И он посмотрел на часы — начало первого ночи. Питер подумал, что было бы неплохо вздремнуть. На дежурство он заступил в полдень, а значит, половина смены уже прошла.
— Разбуди меня, если что-нибудь случится, о'кей? — Он улыбнулся сестре, и та ответила ему дружеской улыбкой. Ей, как и многим другим, нравилось работать с Питером. Он был отличным парнем, а мягкие русые волосы и темно-карие глаза делали его весьма и весьма привлекательным. Правда, Питер бывал крут, ибо не терпел расхлябанности и пренебрежения своими обязанностями, но он был чертовски хорошим врачом.
Потом Питер ушел в комнатку, которая использовалась для хранения медикаментов, запасных носилок и перевязочных материалов. Там же стояла складная походная кровать, на которой врачи и сестры могли отдохнуть, если выдавалась свободная минутка. Через пять минут он уже спал.

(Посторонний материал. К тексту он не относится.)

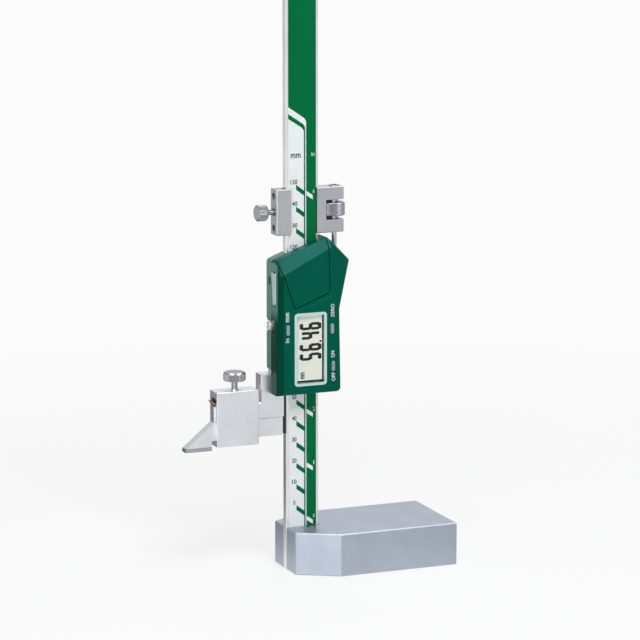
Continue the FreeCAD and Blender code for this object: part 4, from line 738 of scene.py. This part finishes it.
# The studio round the object: white to the eye, softer as light, with the darker boards in its mirror
def makeWorld(look):
    scene.world = bpy.data.worlds.new("studio")
    finish = Finish("studio", scene.world)
    rays = finish.node("ShaderNodeLightPath").outputs
    glossy = Wire(finish, rays["Is Glossy Ray"])
    seen = Wire(finish, rays["Is Camera Ray"]) + Wire(finish, rays["Is Transmission Ray"])
    direction = finish.node("ShaderNodeTexCoord").outputs["Generated"]
    upward = Wire(finish, finish.node("ShaderNodeSeparateXYZ", None, {0: direction}).outputs[2])
    boards = finish.spread(upward, 1.0, 0.0, look["liftFrom"], look["liftTo"])
    mirrored = (mirrorLevel(finish, direction, look) - look["white"]) * boards + look["white"]
    level = (seen * (look["white"] - look["worldLight"]) + glossy * (mirrored - look["worldLight"])
             + look["worldLight"])
    finish.end(finish.node("ShaderNodeBackground", None, {"Strength": level}).outputs[0],
               "ShaderNodeOutputWorld")


makeFloor(stageLook)
makeWorld(stageLook)
print("floor and studio ready")

lamps = {
    "keySoftbox": {"at": (-0.114, -0.836, 1.268), "aim": (-0.03, 0, 0.145), "size": (0.7, 0.5), "power": 14.0},
    "leftSoftbox": {"at": (-0.75, -0.98, 0.22), "aim": (-0.03, 0, 0.02), "size": (0.4, 0.3), "power": 3.9},
    "backSoftbox": {"at": (0.30, 0.90, 1.50), "aim": (0, 0, 0.10), "size": (0.8, 0.8), "power": 4.0},
    "topSoftbox": {"at": (0.30, 0.10, 1.40), "aim": (0, 0, 0.10), "size": (0.9, 0.9), "power": 4.0},
}
for name, lamp in lamps.items():
    light = bpy.data.lights.new(name, "AREA")
    light.shape = "RECTANGLE"
    light.size, light.size_y = lamp["size"]
    light.energy = lamp["power"]
    holder = bpy.data.objects.new(name, light)
    scene.collection.objects.link(holder)
    holder.location = lamp["at"]
    holder.rotation_euler = (Vector(lamp["aim"]) - Vector(lamp["at"])).to_track_quat("-Z", "Y").to_euler()
    holder.visible_camera = False

view = {"at": (-0.62809, -1.47562, 0.42590), "yaw": 22.367, "pitch": 10.981, "lens": 198.71, "sensor": 36.0,
        "near": 0.05}
cameraData = bpy.data.cameras.new("photoCamera")
cameraData.lens = view["lens"]
cameraData.sensor_width = view["sensor"]
cameraData.sensor_fit = "HORIZONTAL"
cameraData.clip_start = view["near"]
camera = bpy.data.objects.new("photoCamera", cameraData)
scene.collection.objects.link(camera)
camera.location = view["at"]
camera.rotation_euler = (math.radians(90 - view["pitch"]), 0, math.radians(-view["yaw"]))
scene.camera = camera
scene.view_settings.view_transform = "Standard"
print("lamps and camera set")
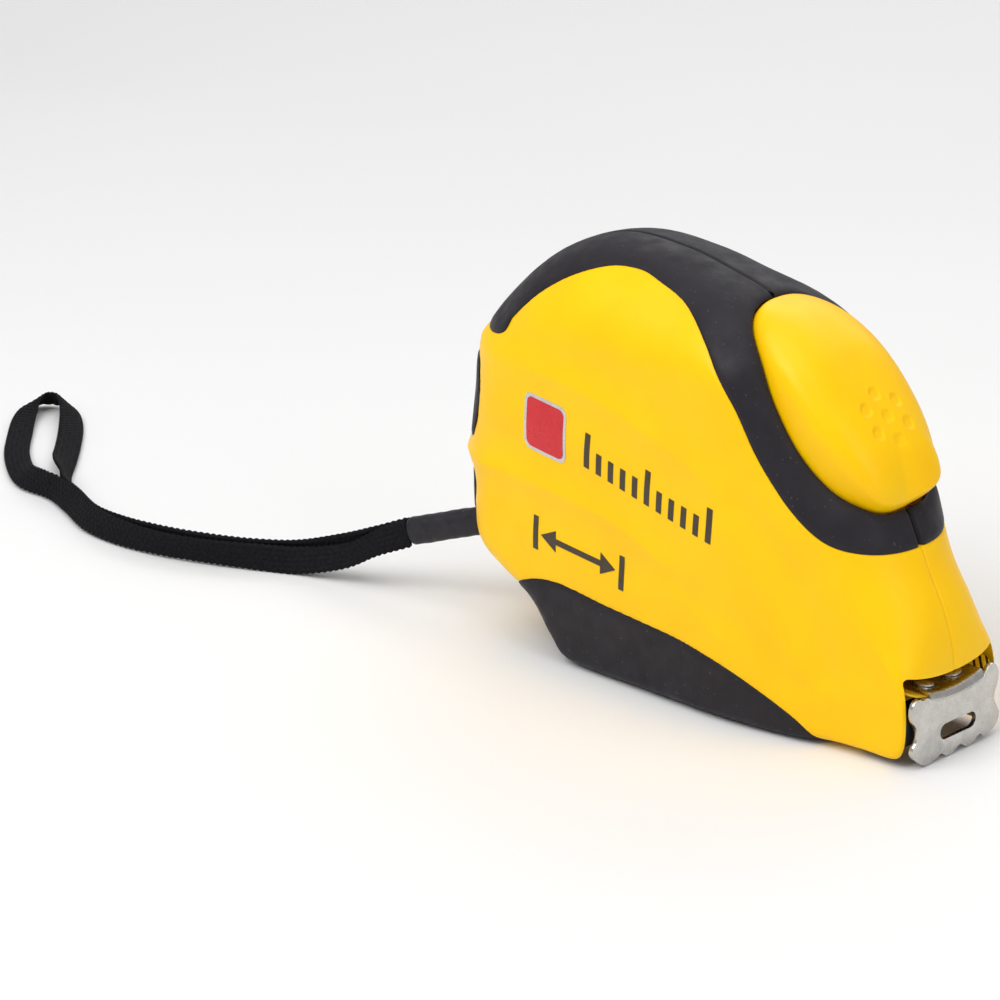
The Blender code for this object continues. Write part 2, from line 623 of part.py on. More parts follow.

Сестры и сиделки внимательно наблюдали за Габриэлой до самого утра, но она так ни разу и не пошевелилась. Дыхание ее было неглубоким и редким, а пульс — слабым, но стабильным. Утром в палате прозвучал сигнал тревоги, но он не имел к Габриэле никакого отношения — умерла юная наркоманка, лежавшая на соседней койке. Сознание так и не вернулось к Габриэле, и Питер начал опасаться самого худшего — комы.
Настроение в пансионе тоже было тревожным. Утром мадам Босличкова, которая весь предыдущий вечер просидела у телефона, снова позвонила в госпиталь и узнала, что состояние Габриэлы не изменилось. Пансионеры, расходившиеся по делам, обнаружили на входных дверях написанный от руки информационный бюллетень, в котором хозяйка извещала жильцов, что Габи все еще без сознания, но врачи надеются на лучшее.
После обеда мадам Босличкова и миссис Розенштейн снова позвонили в больницу, но новости были неутешительными. Никаких перемен, сказал им мистер Мейсон — тот самый молодой врач, который занимался Габриэлой вчера. «Прогноз неопределенный», — добавил он, и две пожилые женщины всполошились, решив, что Габриэла непременно умрет. Врач объяснил, что, пока она не пришла в сознание, сказать что-либо наверняка очень трудно, и обещал непременно позвонить им, если что-нибудь изменится.
Смена кончилась два часа назад, но Питер все еще был на месте. Врач, который должен был его сменить, позвонил ему в одиннадцать и сказал, что у его жены трудные роды. Он с шести утра находится вместе с ней в родильном отделении той же больницы. Питер сразу согласился выручить приятеля, хотя это означало, что ему придется дежурить вторые сутки подряд. Впрочем, для него это было в порядке вещей. В сложных случаях Питер оставался в отделении, даже если ему не надо было никого подменять. В конце концов, именно это и привело их брак с Лилиан к такому бесславному концу. Но Питер ни о чем не жалел и всячески оправдывал свою бывшую жену. В последнее время ему все чаще и чаще казалось, что врач-травматолог федеральной больницы вовсе не должен жениться.